Changing the Mental Health Climate on College Campuses Improves Student Outcomes and Benefits Society, RAND Says
Students on campuses where there was wide support for mental health issues were more than 20 percent more likely to receive mental health services and 60 percent more likely to do so on-campus, according to the findings.
To better understand why and how often students fail to seek help for a mental health problem, RAND researchers collected data from an online survey administered at 39 California higher education campuses in the spring and fall semesters of 2013. A total of 33,943 college students and 14,018 staff and faculty completed surveys.
The researchers paid particular attention to factors that are amenable to change, such as the presence of on-campus mental health clinics, students' coping skills and campus climate around mental health issues. The findings will be published online April 1 in Psychiatric Services in Advance and in the August print edition of the journal Psychiatric Services.
“We found that it was not just the students' perception of campus climate that was important,” said Dr. Bradley Stein, a study author and a senior scientist at RAND, a nonprofit research organization. “On campuses where the faculty and staff felt they had adequate resources and services to support students with mental health problems, there was significantly higher use of mental health services by students, both on and off campus.”
Researchers found that 19 percent of students reported experiencing serious psychological distress in the past 30 days and 11 percent reported significant mental health-related academic impairment in the past year, such as having to drop a class. Twenty percent of all students reported using mental health services while attending their current college, with 10 percent using on-campus services and 10 percent off-campus services.
The California Mental Health Services Authority (CalMHSA), an organization of county governments working to improve mental health outcomes for individuals, families and communities, has provided funds to support prevention and early intervention efforts across each of the California public university and college systems. With the support, all three higher educational systems have made substantial efforts to enhance awareness and knowledge of student mental health issues, as well as related services.
Students with active coping skills such as seeking alternate solutions to personal problems or working out problems by talking or writing about them were also among the most likely use mental health services. The students with active coping skills were almost 50 percent more likely to seek services compared to the students with low coping skills.
“The importance of coping skills was especially noticeable among students who reported that their academic work had suffered in the past year as a result of current serious psychological distress,” said Lisa Sontag-Padilla, the study's lead author and a researcher at RAND.

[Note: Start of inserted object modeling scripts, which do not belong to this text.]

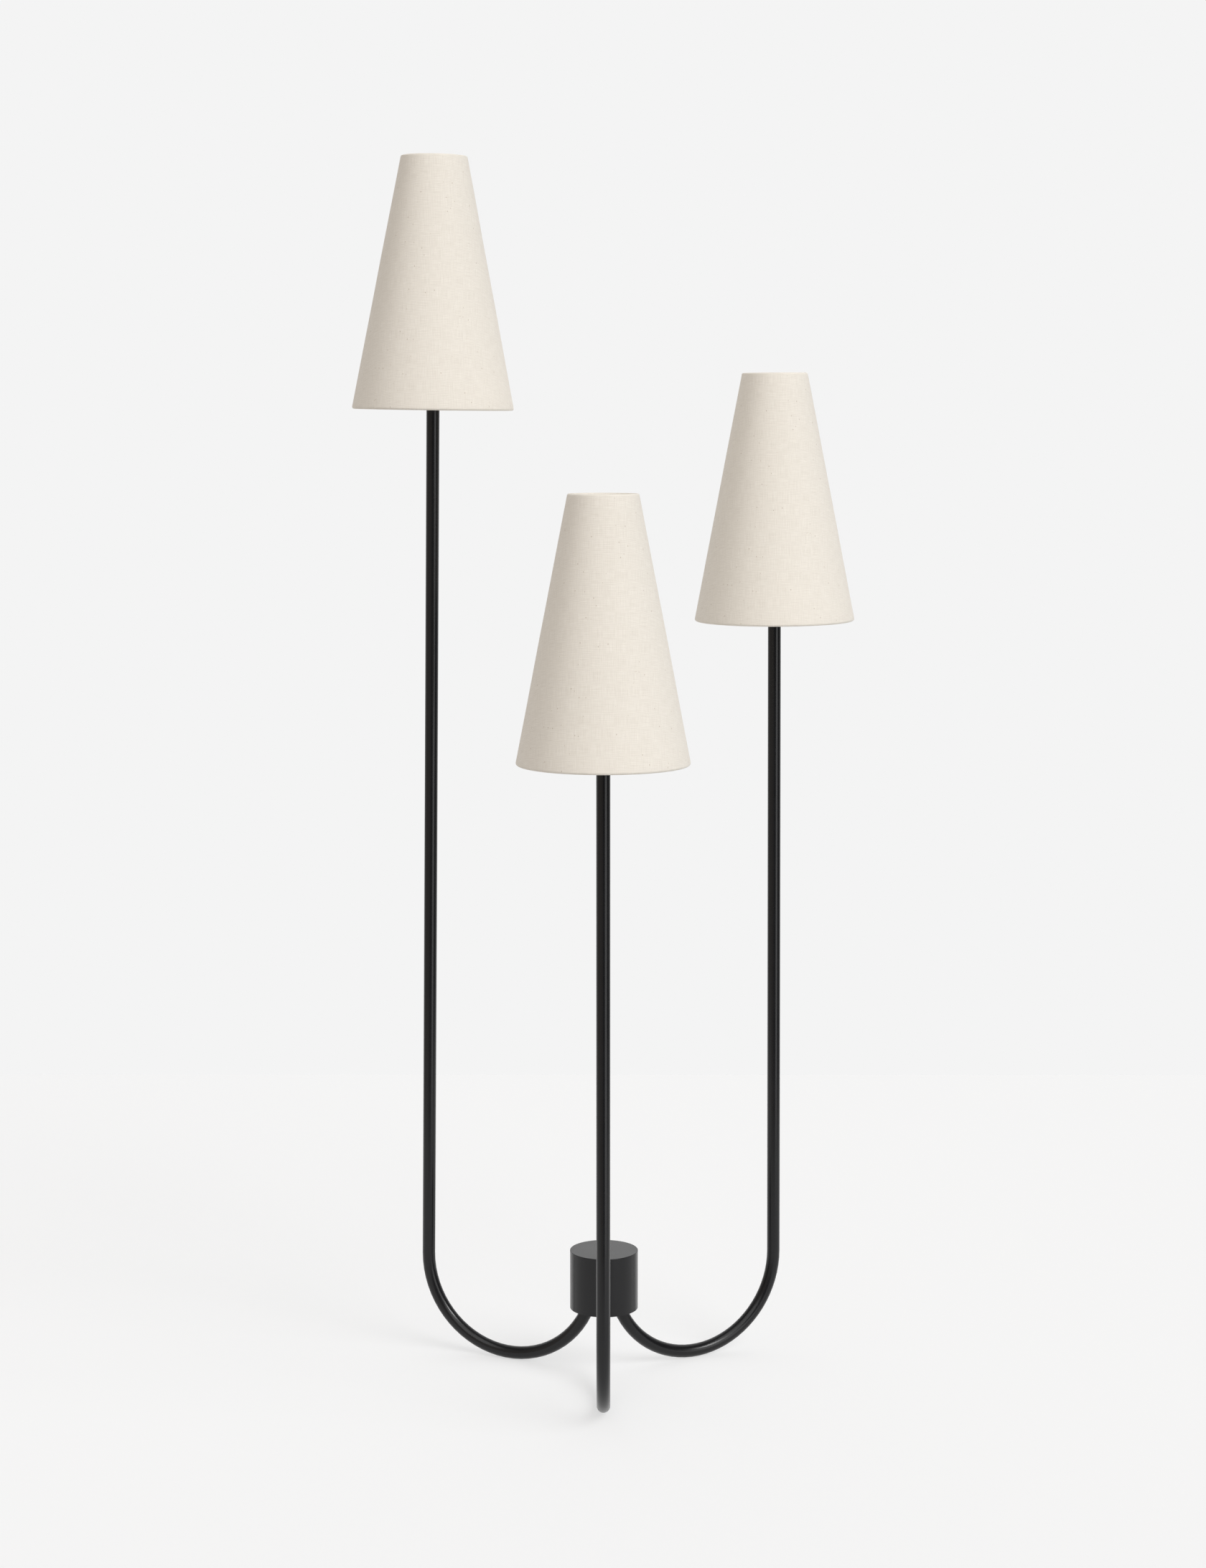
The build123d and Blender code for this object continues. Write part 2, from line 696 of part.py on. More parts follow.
    # Lining: stiff sheet that stands between the two rings, inside the cloth.
    lining_outside = roll_radius - cloth_thickness
    lining_inside = lining_outside - lining_thickness
    lining_margin = roll_radius + lining_thickness / 2
    with BuildPart() as lining:
        turn(
            arm.head_section,
            [
                bottom_ring + cone_normal * lining_inside + cone_line * lining_margin,
                bottom_ring + cone_normal * lining_outside + cone_line * lining_margin,
                top_ring + cone_normal * lining_outside - cone_line * lining_margin,
                top_ring + cone_normal * lining_inside - cone_line * lining_margin,
            ],
        )
    save(lining, f"shade_lining_{arm.name}")

    # Cover: linen cone, its two edges rolled over the rings.
    with BuildPart() as cover:
        with BuildSketch(arm.head_section):
            with BuildLine():
                bottom_roll = CenterArc(
                    bottom_ring, roll_radius, bottom_wrap_end, 360 + cone_angle - bottom_wrap_end
                )
                top_roll = CenterArc(top_ring, roll_radius, cone_angle, top_wrap_end - cone_angle)
                top_under = CenterArc(top_ring, lining_outside, cone_angle, top_wrap_end - cone_angle)
                bottom_under = CenterArc(
                    bottom_ring, lining_outside, bottom_wrap_end, 360 + cone_angle - bottom_wrap_end
                )
                Line(bottom_roll @ 1, top_roll @ 0)
                Line(top_roll @ 1, top_under @ 1)
                Line(top_under @ 0, bottom_under @ 1)
                Line(bottom_under @ 0, bottom_roll @ 0)
            make_face()
        revolve(axis=arm.axis)
    save(cover, f"shade_cover_{arm.name}")

    # Ring nut: clamps the fitter ring on the seat.
    with BuildPart() as ring_nut:
        extrude(
            tube_ring(arm.head.offset(fitter_top), ring_nut_radius, skirt_radius + ring_nut_clearance),
            amount=ring_nut_height,
        )
        with BuildSketch(arm.head.offset(fitter_top)):
            with PolarLocations(ring_nut_radius, ring_nut_groove_count):
                Circle(ring_nut_groove_radius)
        extrude(amount=ring_nut_height, mode=Mode.SUBTRACT)
    save(ring_nut, f"ring_nut_{arm.name}")

    # Bulb: solder tip, brass cap and opal glass.
    with BuildPart() as bulb_tip:
        with BuildSketch(arm.head.offset(tip_start)):
            Circle(tip_radius)
        extrude(amount=tip_height)
        fillet(bulb_tip.edges().filter_by(GeomType.CIRCLE).sort_by(arm.axis)[0], tip_height / 2)
    save(bulb_tip, f"bulb_tip_{arm.name}")

    with BuildPart() as bulb_cap:
        turn(
            arm.head_section,
            [
                (0, bulb_cap_start),
                (tip_radius, bulb_cap_start),
                (bulb_cap_radius, bulb_cap_start + bulb_cap_cone_height),
                (bulb_cap_radius, bulb_cap_top),
                (glass_neck_radius, bulb_cap_top),
                (glass_neck_radius, glass_neck_start),
                (0, glass_neck_start),
            ],
        )
    save(bulb_cap, f"bulb_cap_{arm.name}")

    with BuildPart() as bulb_glass:
        with BuildSketch(arm.head_section):
            for inset, mode in ((0, Mode.ADD), (glass_wall, Mode.SUBTRACT)):
                neck = glass_neck_radius - inset
                belly = glass_radius - inset
                start = glass_neck_start + inset
                with BuildLine():
                    Polyline((0, start), (neck, start), (neck, glass_neck_top))
                    Spline(
                        (neck, glass_neck_top),
                        *[(share * belly, height) for share, height in glass_curve],
                        (0, glass_top - inset),
                        tangents=[(0, 1), (-1, 0)],
                    )
                    Line((0, glass_top - inset), (0, start))
                make_face(mode=mode)
        revolve(axis=arm.axis)
    save(bulb_glass, f"bulb_glass_{arm.name}")
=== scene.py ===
import json
import math

import bmesh
import bpy
from mathutils import Matrix, Vector, noise


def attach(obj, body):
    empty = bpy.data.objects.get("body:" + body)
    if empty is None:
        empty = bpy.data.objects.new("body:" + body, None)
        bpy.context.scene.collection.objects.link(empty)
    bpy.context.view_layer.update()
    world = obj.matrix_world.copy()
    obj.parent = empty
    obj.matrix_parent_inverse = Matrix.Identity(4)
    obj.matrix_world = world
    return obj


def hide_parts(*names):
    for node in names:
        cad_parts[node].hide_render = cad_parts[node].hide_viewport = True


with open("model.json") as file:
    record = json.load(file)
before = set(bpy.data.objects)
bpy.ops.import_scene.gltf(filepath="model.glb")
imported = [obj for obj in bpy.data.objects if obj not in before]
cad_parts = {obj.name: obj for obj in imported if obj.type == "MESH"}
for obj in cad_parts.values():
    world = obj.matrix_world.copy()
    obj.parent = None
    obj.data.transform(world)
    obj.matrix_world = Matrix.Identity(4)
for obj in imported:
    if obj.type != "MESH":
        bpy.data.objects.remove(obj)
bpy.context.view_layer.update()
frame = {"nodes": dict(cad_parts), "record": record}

MM = 0.001

# --- Sizes of the shades and lampholders, as the CAD has them, in metres. Heights are measured
# --- along each arm from its top end.
HEM = -40.0 * MM
SHADE_TOP = 264.0 * MM
SHADE_BOTTOM_RADIUS = 98.5 * MM
SHADE_TOP_RADIUS = 40.5 * MM
ROLL_RADIUS = 2.5 * MM  # of the cloth's outside round each wire ring
CLOTH_THICKNESS = 0.8 * MM
BOTTOM_WRAP_END = math.radians(195.0)
TOP_WRAP_END = math.radians(185.0)
RING_NUT_MIDDLE = 43.5 * MM
SKIRT_RADIUS = 19.6 * MM
SKIRT_START = 48.0 * MM
SKIRT_TOP = 55.5 * MM
BULB_CAP_START = 36.3 * MM
BULB_CAP_CONE = 4.0 * MM
BULB_CAP_TOP = 58.0 * MM
BULB_CAP_RADIUS = 13.1 * MM
GLASS_NECK_RADIUS = 12.2 * MM
SOLDER_TIP_RADIUS = 4.4 * MM
SOLDER_GAP = 0.03 * MM  # keeps the cap off the tip that it turns on
SCREW_PITCH = 3.629 * MM

# --- Sizes that only the looks need.
SEAM_WIDTH = 9.0 * MM
SEAM_RISE = 0.45 * MM
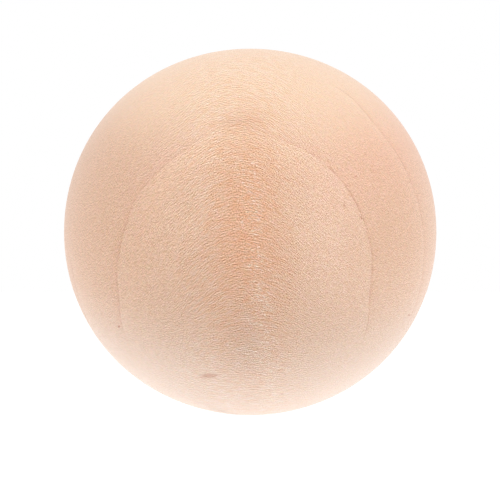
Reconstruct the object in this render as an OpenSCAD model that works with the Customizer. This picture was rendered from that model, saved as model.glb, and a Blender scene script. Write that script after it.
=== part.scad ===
// Turned wooden ball, in one piece.
// X runs along the grain, Y across the growth rings and Z along them, with the origin at the centre.
// Wood shrinks as it dries, hardly at all along the grain and most of all along the growth rings,
// so a ball that left the lathe round ends a little flatter across the grain.

/* [Ball] */
// Diameter off the lathe, which the ball keeps along its grain
ball_d = 40; // [10:0.5:100]
// How much flatter drying leaves it across the growth rings, on Y
radial_loss = 0.3; // [0:0.05:2]
// How much flatter drying leaves it along the growth rings, on Z
tangential_loss = 0.65; // [0:0.05:2]

/* [Hidden] */

grain_d = ball_d;
radial_d = ball_d - radial_loss;
tangential_d = ball_d - tangential_loss;
pale_wood = "#e6c0a0";
facets = 180;

// The dried ball: a true sphere drawn in by its loss on each axis.
module ball() {
  color(pale_wood)
    scale([grain_d, radial_d, tangential_d] / ball_d)
      sphere(d = ball_d, $fn = facets);
}

ball();
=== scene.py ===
import math

import bmesh
import bpy
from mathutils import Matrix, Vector


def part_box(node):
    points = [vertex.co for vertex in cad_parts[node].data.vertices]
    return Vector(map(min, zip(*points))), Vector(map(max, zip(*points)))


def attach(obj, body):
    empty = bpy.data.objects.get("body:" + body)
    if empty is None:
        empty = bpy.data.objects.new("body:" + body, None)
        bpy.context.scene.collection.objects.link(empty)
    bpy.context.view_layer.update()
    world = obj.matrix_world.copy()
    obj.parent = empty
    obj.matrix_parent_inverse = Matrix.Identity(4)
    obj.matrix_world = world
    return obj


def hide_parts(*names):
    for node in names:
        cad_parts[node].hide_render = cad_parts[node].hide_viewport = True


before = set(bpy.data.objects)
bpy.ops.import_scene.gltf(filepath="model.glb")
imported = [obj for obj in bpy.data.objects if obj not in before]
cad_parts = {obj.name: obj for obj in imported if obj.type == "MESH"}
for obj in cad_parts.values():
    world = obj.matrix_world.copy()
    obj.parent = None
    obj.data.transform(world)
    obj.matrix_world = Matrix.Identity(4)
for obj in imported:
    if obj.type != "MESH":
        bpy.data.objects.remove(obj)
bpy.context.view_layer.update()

bl_info = {
    "name": "Turned Wooden Ball",
    "version": (1, 0, 0),
    "blender": (4, 5, 0),
    "location": "3D View > Sidebar > Ball",
    "description": "Makes a turned wooden ball with its grain, and a plain stage for it",
    "category": "Add Mesh",
}

# The frame: the part's box, and the ball that the CAD source turned

BALL_LOW, BALL_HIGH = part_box("ball")
HALF = (BALL_HIGH - BALL_LOW) / 2
CENTRE = (BALL_HIGH + BALL_LOW) / 2
MM = 0.001
MILLIRADIAN = 0.001

# How the ball was cut from the tree: the fibres run along X, so left and right are end grain. The
# bark lay in front and a little low, and the rays lie in the surface on top and on the underside.

FIBRE_WAY = Vector((1, 0, 0))
BARK_WAY = Vector((-0.047, -0.964, -0.261)).normalized()
RAY_WAY = Vector((0, BARK_WAY.z, -BARK_WAY.y)).normalized()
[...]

The research team estimates that if every California public college student with a current mental health problem or recent mental health-related academic impairment were to study on a campus with a culture supportive of mental wellness, the chances of that student getting the mental health services they need would increase by almost 40 percent.
Support for the study was provided by CalMHSA. CalMHSA statewide mental health prevention and early intervention programs are funded by counties through Proposition 63. The proposition, also known as the Mental Health Services Act, imposed a tax on high-income California residents to expand mental health services to previously underserved populations and all of California's diverse communities. The CalMHSA programs are only one part of the Prop 63 initiatives.
The study, “Factors Affecting Mental Health Service Utilization Among California Public College and University Students,” is one in a series of reports done by RAND to provide an assessment of the efforts being made by CalMHSA.
Other authors of the study are Joshua Mendelsohn, Elizabeth J. D'Amico, Karen Chan Osilla, Lisa H. Jaycox, Nicole K. Eberhart and M. Audrey Burnam from RAND and Michelle W. Woodbridge from SRI International.
RAND Health is the nation's largest independent health policy research program, with a broad research portfolio that focuses on population health, health care costs, quality and public health systems, among other topics.